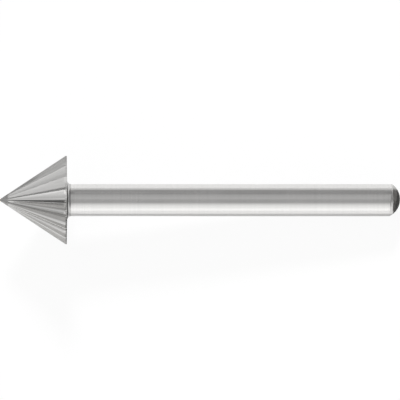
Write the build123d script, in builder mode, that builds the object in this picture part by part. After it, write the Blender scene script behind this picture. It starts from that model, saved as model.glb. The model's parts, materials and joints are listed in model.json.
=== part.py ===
from build123d import *
from math import asin, atan2, cos, degrees, hypot, radians, sin, sqrt, tan
import os

# A cone-headed rotary burr, turned, milled and ground from one bar of tool steel.
# It cannot stand, so it is modelled as it comes to rest on a table: on two tooth
# crests of the rim and on the edge of its shank, tip towards -X, Z = 0 the table.

# Driving dimensions, in millimetres and degrees
SHANK_DIAMETER = 3.0
HEAD_DIAMETER = 8.25
POINT_ANGLE = 67.0  # included angle of the cone
OVERALL_LENGTH = 37.35  # from the tip to the crown of the domed end
TIP_RADIUS = 0.06
RIM_LAND = 0.11  # short cylinder behind the cone
BACK_RISE = 0.05  # the back of the head swells this much towards the neck
NECK_RADIUS = 0.37
DOME_RADIUS = 1.73
DOME_OFFSET = 0.07  # the dome was ground a little off the axis, towards +Y
EDGE_BREAK = 0.15  # radius where the ground shank meets its dome
TEETH = 20
TOOTH_DEPTH = 0.72  # at the rim, to the sharp corner between relief and rake
TOOTH_LAND = 0.05  # uncut crest left at the rim
RELIEF_RADIUS = 2.2  # hollow of the relief face at the rim
FLUTE_RADIUS = 0.34  # rounds that sharp corner at the rim
FLUTE_START = 0.4  # distance from the point of the cone where the flutes run out
MILL_CLEARANCE = 0.3  # how far the flute mill stands clear of the metal it does not cut

# Places along the burr's own axis, measured from the sharp point of its cone
SHANK_RADIUS = SHANK_DIAMETER / 2
HEAD_RADIUS = HEAD_DIAMETER / 2
HALF_POINT = radians(POINT_ANGLE / 2)
TIP_CENTRE = TIP_RADIUS / sin(HALF_POINT)
TIP = TIP_CENTRE - TIP_RADIUS
RIM = HEAD_RADIUS / tan(HALF_POINT)
BACK = RIM + RIM_LAND
NECK = BACK + BACK_RISE
CROWN = TIP + OVERALL_LENGTH
DOME_CENTRE = CROWN - DOME_RADIUS

# The tilt at rest. A pair of crests straddles the lowest line of the rim evenly, and the
# line from them to the shank is tangent to the rounded edge of the shank, whose radius
# is centred EDGE_BREAK inside both the ground cylinder and the ball of the dome.
PITCH = 360 / TEETH
LAND_ANGLE = degrees(TOOTH_LAND / HEAD_RADIUS)
STRADDLE = (PITCH - LAND_ANGLE) / 2
REST_RADIUS = HEAD_RADIUS * cos(radians(STRADDLE))
EDGE_RADIUS = SHANK_RADIUS - EDGE_BREAK
EDGE_CENTRE = DOME_CENTRE + sqrt((DOME_RADIUS - EDGE_BREAK) ** 2 - EDGE_RADIUS**2 - DOME_OFFSET**2)
REST_DROP = REST_RADIUS - EDGE_RADIUS
REST_SPAN = EDGE_CENTRE - BACK
TILT = atan2(REST_DROP, REST_SPAN) - asin(EDGE_BREAK / hypot(REST_DROP, REST_SPAN))

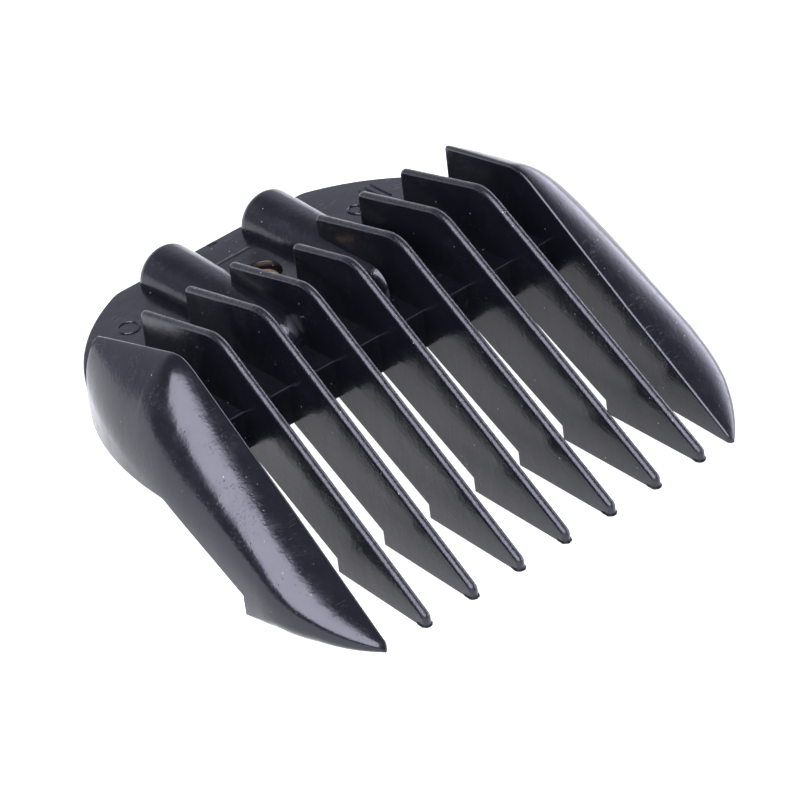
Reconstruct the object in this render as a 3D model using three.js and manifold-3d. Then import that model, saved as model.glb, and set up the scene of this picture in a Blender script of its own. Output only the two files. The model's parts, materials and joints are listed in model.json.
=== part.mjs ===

################

Your task is to reproduce the whole listing exactly.

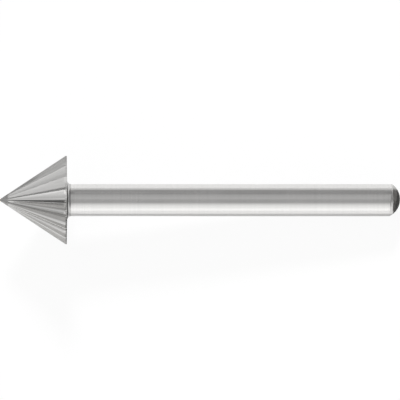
Write the build123d script, in builder mode, that builds the object in this picture part by part. After it, write the Blender scene script behind this picture. It starts from that model, saved as model.glb. The model's parts, materials and joints are listed in model.json.
=== part.py ===
from build123d import *
from math import asin, atan2, cos, degrees, hypot, radians, sin, sqrt, tan
import os

# A cone-headed rotary burr, turned, milled and ground from one bar of tool steel.
# It cannot stand, so it is modelled as it comes to rest on a table: on two tooth
# crests of the rim and on the edge of its shank, tip towards -X, Z = 0 the table.

# Driving dimensions, in millimetres and degrees
SHANK_DIAMETER = 3.0
HEAD_DIAMETER = 8.25
POINT_ANGLE = 67.0  # included angle of the cone
OVERALL_LENGTH = 37.35  # from the tip to the crown of the domed end
TIP_RADIUS = 0.06
RIM_LAND = 0.11  # short cylinder behind the cone
BACK_RISE = 0.05  # the back of the head swells this much towards the neck
NECK_RADIUS = 0.37
DOME_RADIUS = 1.73
DOME_OFFSET = 0.07  # the dome was ground a little off the axis, towards +Y
EDGE_BREAK = 0.15  # radius where the ground shank meets its dome
TEETH = 20
TOOTH_DEPTH = 0.72  # at the rim, to the sharp corner between relief and rake
TOOTH_LAND = 0.05  # uncut crest left at the rim
RELIEF_RADIUS = 2.2  # hollow of the relief face at the rim
FLUTE_RADIUS = 0.34  # rounds that sharp corner at the rim
FLUTE_START = 0.4  # distance from the point of the cone where the flutes run out
MILL_CLEARANCE = 0.3  # how far the flute mill stands clear of the metal it does not cut

# Places along the burr's own axis, measured from the sharp point of its cone
SHANK_RADIUS = SHANK_DIAMETER / 2
HEAD_RADIUS = HEAD_DIAMETER / 2
HALF_POINT = radians(POINT_ANGLE / 2)
TIP_CENTRE = TIP_RADIUS / sin(HALF_POINT)
TIP = TIP_CENTRE - TIP_RADIUS
RIM = HEAD_RADIUS / tan(HALF_POINT)
BACK = RIM + RIM_LAND
NECK = BACK + BACK_RISE
CROWN = TIP + OVERALL_LENGTH
DOME_CENTRE = CROWN - DOME_RADIUS

# The tilt at rest. A pair of crests straddles the lowest line of the rim evenly, and the
# line from them to the shank is tangent to the rounded edge of the shank, whose radius
# is centred EDGE_BREAK inside both the ground cylinder and the ball of the dome.
PITCH = 360 / TEETH
LAND_ANGLE = degrees(TOOTH_LAND / HEAD_RADIUS)
STRADDLE = (PITCH - LAND_ANGLE) / 2
REST_RADIUS = HEAD_RADIUS * cos(radians(STRADDLE))
EDGE_RADIUS = SHANK_RADIUS - EDGE_BREAK
EDGE_CENTRE = DOME_CENTRE + sqrt((DOME_RADIUS - EDGE_BREAK) ** 2 - EDGE_RADIUS**2 - DOME_OFFSET**2)
REST_DROP = REST_RADIUS - EDGE_RADIUS
REST_SPAN = EDGE_CENTRE - BACK
TILT = atan2(REST_DROP, REST_SPAN) - asin(EDGE_BREAK / hypot(REST_DROP, REST_SPAN))

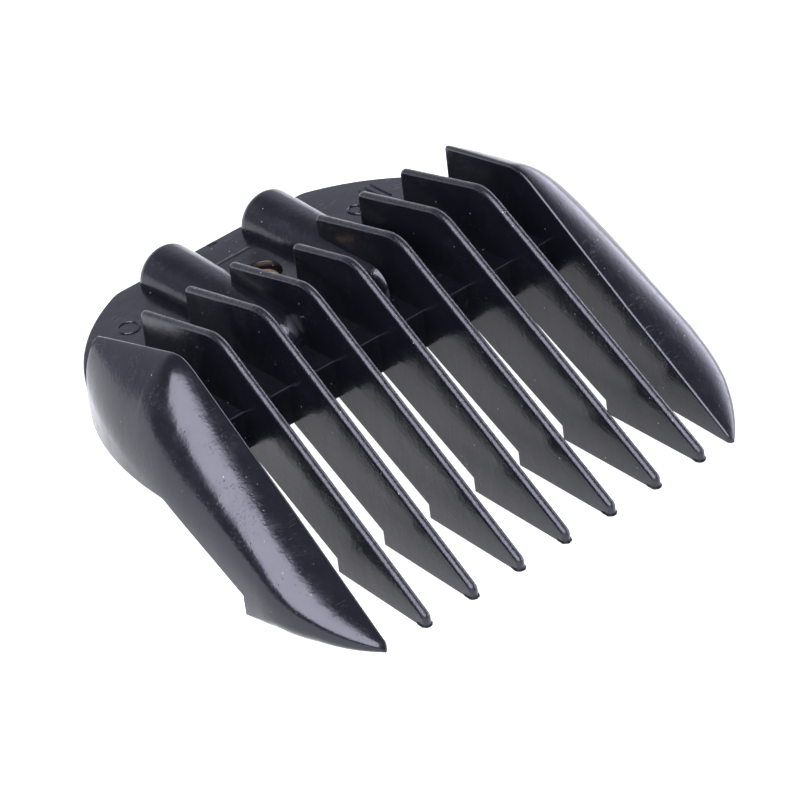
Reconstruct the object in this render as a 3D model using three.js and manifold-3d. Then import that model, saved as model.glb, and set up the scene of this picture in a Blender script of its own. Output only the two files. The model's parts, materials and joints are listed in model.json.
=== part.mjs ===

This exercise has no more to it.